— Requirements —
Only the lines from the one containing "const skinMaterial = new" down to the one containing "depsgraph = bpy.context.evaluated_depsgraph_get()", inclusive, are to be quoted exactly.

— Input records —
<<<<

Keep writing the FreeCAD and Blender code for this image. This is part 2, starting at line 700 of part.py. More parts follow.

>>>>
<<<<

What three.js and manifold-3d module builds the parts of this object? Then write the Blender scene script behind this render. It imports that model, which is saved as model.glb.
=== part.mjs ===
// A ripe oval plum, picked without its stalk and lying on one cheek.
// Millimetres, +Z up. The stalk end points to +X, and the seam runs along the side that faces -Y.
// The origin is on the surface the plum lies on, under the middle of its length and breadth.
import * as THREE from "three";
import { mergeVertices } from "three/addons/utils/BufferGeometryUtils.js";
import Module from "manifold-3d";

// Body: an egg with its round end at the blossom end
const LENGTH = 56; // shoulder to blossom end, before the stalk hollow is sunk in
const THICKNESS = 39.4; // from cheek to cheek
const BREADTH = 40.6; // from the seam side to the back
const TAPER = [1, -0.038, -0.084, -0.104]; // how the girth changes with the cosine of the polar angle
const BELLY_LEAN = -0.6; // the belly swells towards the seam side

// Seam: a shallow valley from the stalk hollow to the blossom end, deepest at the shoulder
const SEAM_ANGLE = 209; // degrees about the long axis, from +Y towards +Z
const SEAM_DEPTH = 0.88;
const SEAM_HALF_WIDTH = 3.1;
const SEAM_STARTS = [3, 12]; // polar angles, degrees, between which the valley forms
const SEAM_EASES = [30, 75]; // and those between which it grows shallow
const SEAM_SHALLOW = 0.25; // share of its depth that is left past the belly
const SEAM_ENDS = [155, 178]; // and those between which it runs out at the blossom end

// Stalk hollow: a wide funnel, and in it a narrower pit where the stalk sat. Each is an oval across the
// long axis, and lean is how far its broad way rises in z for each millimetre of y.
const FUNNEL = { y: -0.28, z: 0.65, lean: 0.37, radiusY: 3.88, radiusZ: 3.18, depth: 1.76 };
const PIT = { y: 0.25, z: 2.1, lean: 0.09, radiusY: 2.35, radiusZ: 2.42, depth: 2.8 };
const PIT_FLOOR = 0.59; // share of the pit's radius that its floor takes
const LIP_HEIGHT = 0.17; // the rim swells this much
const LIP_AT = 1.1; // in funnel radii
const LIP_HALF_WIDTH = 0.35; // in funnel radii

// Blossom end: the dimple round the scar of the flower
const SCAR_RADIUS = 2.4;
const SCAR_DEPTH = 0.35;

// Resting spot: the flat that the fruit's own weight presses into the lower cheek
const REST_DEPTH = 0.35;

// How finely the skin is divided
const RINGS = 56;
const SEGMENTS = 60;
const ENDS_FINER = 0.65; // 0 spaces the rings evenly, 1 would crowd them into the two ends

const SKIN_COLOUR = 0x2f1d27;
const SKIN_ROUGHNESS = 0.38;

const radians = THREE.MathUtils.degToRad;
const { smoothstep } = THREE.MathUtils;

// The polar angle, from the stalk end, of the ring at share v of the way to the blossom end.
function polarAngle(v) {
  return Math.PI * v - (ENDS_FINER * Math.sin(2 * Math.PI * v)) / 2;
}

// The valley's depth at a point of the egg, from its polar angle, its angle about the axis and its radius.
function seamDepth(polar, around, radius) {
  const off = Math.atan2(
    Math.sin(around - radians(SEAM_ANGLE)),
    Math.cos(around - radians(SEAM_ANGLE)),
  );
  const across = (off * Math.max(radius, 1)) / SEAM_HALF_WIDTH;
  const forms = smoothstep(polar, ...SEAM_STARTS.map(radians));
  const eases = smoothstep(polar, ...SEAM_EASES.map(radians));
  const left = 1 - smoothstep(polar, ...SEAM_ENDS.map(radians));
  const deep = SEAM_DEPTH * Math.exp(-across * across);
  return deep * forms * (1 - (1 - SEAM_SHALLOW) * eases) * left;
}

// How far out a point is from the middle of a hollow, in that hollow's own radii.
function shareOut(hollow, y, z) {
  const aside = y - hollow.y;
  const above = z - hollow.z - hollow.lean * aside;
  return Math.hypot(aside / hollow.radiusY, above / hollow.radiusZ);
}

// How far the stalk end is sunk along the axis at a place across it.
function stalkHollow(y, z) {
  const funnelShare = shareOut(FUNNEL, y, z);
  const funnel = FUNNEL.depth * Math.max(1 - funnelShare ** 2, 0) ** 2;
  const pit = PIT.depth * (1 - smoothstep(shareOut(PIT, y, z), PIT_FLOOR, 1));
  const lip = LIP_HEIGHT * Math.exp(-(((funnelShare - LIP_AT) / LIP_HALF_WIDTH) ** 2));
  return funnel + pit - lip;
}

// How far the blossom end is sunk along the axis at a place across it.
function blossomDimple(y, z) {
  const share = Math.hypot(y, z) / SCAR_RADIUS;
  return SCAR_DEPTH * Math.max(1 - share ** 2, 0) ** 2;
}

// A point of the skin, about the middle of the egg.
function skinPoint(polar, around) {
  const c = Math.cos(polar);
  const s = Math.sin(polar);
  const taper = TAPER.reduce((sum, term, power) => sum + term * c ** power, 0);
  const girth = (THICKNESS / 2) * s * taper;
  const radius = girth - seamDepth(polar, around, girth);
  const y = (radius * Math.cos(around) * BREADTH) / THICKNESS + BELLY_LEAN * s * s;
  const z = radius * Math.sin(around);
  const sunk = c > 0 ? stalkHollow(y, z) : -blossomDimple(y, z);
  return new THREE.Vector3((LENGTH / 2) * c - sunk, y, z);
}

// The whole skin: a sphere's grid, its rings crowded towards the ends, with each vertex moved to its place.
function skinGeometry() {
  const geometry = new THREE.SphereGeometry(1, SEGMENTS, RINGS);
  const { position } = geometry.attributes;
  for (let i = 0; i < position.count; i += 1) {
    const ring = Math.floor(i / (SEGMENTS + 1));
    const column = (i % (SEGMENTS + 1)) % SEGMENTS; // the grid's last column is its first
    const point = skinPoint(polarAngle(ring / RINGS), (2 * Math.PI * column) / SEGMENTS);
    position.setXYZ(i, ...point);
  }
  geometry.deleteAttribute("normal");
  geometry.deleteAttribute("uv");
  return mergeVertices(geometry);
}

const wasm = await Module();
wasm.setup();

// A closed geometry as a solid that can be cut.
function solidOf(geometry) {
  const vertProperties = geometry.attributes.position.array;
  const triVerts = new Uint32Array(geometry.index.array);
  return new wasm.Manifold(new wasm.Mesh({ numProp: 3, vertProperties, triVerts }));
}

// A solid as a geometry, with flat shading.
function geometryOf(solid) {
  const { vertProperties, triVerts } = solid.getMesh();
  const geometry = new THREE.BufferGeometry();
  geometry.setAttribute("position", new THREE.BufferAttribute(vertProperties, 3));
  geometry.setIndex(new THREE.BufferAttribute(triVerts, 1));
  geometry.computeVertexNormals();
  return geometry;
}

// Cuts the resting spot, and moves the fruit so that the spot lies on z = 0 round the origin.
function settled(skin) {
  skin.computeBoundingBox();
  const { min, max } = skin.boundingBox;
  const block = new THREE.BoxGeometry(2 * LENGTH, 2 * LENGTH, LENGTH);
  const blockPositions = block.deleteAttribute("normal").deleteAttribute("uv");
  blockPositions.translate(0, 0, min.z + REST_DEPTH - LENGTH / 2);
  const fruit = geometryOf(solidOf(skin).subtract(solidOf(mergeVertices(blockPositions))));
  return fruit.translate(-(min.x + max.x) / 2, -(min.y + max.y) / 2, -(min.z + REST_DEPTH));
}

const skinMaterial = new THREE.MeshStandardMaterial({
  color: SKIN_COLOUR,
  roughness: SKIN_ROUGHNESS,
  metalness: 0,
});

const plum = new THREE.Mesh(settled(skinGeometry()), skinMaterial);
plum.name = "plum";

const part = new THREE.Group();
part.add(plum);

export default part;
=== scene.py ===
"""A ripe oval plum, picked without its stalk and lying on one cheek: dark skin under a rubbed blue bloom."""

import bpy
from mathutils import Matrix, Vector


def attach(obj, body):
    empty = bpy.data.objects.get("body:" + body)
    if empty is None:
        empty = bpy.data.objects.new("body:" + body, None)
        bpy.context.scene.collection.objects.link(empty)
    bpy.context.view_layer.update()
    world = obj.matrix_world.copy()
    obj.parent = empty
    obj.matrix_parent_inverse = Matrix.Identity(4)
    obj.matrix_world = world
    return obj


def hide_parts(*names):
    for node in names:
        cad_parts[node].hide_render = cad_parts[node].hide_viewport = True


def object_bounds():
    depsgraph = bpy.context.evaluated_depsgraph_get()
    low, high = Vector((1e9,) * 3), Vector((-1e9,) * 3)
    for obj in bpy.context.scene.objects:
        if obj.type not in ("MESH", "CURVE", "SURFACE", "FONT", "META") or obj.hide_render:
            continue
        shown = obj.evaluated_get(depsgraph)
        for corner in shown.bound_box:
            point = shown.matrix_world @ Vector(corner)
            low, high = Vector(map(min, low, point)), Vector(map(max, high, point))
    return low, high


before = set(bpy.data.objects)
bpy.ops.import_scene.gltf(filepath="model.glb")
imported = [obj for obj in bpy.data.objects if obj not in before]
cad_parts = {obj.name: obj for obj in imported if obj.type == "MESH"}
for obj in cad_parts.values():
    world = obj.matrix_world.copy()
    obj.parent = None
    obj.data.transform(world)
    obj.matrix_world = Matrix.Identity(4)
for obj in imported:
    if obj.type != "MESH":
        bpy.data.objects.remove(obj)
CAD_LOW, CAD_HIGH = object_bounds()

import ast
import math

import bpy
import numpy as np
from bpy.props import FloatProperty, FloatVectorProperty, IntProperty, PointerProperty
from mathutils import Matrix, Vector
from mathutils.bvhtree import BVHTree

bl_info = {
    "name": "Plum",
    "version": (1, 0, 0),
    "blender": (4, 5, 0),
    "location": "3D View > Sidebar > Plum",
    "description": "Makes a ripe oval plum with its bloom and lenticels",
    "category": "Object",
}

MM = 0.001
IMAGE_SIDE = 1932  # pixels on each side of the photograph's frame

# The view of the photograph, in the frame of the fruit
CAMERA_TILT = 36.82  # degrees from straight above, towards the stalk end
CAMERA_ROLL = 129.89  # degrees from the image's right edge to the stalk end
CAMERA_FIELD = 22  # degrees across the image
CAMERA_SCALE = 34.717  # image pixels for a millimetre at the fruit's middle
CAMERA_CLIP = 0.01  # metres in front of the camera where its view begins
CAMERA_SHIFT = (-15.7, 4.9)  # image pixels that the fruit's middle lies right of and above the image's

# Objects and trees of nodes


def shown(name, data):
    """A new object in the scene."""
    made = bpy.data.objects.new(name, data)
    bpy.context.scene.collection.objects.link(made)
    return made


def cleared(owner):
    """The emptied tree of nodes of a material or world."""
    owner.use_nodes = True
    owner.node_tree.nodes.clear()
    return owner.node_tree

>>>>
<<<<

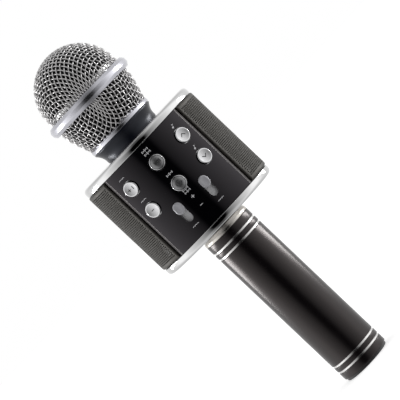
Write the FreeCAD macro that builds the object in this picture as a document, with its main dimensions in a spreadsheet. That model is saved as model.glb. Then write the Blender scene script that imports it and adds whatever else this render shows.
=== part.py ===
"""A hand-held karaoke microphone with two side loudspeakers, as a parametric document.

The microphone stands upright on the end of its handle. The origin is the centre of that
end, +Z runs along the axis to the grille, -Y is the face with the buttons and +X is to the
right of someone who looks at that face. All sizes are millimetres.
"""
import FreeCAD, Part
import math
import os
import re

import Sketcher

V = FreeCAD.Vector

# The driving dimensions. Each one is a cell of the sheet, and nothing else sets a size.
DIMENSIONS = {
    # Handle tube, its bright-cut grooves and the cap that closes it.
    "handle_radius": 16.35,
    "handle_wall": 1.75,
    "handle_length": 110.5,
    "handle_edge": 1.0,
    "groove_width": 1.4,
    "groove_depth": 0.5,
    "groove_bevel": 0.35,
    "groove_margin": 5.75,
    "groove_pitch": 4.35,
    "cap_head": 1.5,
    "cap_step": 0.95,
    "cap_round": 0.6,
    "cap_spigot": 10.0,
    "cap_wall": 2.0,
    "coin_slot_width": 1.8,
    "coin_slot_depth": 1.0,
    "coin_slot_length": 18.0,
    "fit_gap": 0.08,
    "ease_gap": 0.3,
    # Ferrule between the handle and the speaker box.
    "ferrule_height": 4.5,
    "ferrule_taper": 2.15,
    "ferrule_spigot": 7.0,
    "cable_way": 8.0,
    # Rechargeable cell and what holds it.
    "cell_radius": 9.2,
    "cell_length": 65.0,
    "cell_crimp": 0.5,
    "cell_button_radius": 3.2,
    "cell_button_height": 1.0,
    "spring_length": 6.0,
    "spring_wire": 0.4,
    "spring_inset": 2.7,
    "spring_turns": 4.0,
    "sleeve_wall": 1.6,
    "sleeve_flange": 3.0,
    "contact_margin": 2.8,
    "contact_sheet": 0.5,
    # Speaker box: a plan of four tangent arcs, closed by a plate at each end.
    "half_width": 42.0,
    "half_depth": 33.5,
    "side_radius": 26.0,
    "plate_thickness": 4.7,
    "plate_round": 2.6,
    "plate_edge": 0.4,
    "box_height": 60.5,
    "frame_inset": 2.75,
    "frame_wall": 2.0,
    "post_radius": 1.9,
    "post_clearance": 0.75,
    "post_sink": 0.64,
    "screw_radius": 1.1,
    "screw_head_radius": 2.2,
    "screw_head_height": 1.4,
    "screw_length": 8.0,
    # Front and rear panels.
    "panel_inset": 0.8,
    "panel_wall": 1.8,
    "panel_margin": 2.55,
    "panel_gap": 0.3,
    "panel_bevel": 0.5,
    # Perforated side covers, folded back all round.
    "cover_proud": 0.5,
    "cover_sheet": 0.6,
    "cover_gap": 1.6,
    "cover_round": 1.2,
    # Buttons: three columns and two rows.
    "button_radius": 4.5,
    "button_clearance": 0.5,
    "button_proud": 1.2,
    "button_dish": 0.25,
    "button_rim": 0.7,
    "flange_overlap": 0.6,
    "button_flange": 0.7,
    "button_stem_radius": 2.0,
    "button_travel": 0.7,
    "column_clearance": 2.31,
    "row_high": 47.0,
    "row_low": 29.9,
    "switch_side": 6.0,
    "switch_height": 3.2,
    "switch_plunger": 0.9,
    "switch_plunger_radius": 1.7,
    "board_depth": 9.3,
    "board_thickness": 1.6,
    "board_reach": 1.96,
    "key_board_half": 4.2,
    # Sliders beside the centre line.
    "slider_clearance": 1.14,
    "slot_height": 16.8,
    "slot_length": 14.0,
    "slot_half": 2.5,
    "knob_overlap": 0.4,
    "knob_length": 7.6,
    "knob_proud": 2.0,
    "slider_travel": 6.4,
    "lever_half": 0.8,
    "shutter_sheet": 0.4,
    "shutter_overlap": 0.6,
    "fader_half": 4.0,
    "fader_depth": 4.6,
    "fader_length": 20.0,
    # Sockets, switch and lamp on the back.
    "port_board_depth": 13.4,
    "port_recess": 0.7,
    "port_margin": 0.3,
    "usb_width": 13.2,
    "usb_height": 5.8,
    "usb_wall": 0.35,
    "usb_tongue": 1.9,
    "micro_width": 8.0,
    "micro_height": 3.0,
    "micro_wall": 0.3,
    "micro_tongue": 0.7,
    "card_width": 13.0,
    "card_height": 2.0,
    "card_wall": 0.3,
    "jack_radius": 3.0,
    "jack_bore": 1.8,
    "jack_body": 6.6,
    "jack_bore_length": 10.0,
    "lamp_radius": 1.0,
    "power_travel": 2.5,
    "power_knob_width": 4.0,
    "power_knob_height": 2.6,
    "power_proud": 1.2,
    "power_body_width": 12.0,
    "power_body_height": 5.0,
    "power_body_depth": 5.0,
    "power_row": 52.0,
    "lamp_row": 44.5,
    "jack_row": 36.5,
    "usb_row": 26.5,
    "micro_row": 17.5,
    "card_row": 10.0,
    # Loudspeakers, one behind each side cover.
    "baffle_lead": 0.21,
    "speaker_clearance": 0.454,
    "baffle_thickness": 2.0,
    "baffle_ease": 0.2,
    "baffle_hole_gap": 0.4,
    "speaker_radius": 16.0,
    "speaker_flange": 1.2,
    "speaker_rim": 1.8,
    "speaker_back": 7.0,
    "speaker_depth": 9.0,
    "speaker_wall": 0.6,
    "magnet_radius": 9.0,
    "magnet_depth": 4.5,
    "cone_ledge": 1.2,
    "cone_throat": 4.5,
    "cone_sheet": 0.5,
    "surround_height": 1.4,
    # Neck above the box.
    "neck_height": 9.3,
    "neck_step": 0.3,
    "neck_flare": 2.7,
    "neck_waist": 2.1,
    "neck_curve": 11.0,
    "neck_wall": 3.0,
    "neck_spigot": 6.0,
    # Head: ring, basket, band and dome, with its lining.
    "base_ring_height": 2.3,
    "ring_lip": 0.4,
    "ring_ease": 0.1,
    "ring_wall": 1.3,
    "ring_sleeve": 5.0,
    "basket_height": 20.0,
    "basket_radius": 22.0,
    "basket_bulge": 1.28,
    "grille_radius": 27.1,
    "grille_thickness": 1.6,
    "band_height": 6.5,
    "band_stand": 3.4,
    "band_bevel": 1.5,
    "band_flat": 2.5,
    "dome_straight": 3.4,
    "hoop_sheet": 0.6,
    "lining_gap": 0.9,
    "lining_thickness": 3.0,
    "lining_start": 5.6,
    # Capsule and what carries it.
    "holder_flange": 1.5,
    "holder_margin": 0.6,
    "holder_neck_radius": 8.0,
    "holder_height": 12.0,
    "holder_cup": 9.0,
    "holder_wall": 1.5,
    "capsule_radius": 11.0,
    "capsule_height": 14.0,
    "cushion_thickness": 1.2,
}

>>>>

— Finished answer —
const skinMaterial = new THREE.MeshStandardMaterial({
  color: SKIN_COLOUR,
  roughness: SKIN_ROUGHNESS,
  metalness: 0,
});

const plum = new THREE.Mesh(settled(skinGeometry()), skinMaterial);
plum.name = "plum";

const part = new THREE.Group();
part.add(plum);

export default part;
=== scene.py ===
"""A ripe oval plum, picked without its stalk and lying on one cheek: dark skin under a rubbed blue bloom."""

import bpy
from mathutils import Matrix, Vector


def attach(obj, body):
    empty = bpy.data.objects.get("body:" + body)
    if empty is None:
        empty = bpy.data.objects.new("body:" + body, None)
        bpy.context.scene.collection.objects.link(empty)
    bpy.context.view_layer.update()
    world = obj.matrix_world.copy()
    obj.parent = empty
    obj.matrix_parent_inverse = Matrix.Identity(4)
    obj.matrix_world = world
    return obj


def hide_parts(*names):
    for node in names:
        cad_parts[node].hide_render = cad_parts[node].hide_viewport = True


def object_bounds():
    depsgraph = bpy.context.evaluated_depsgraph_get()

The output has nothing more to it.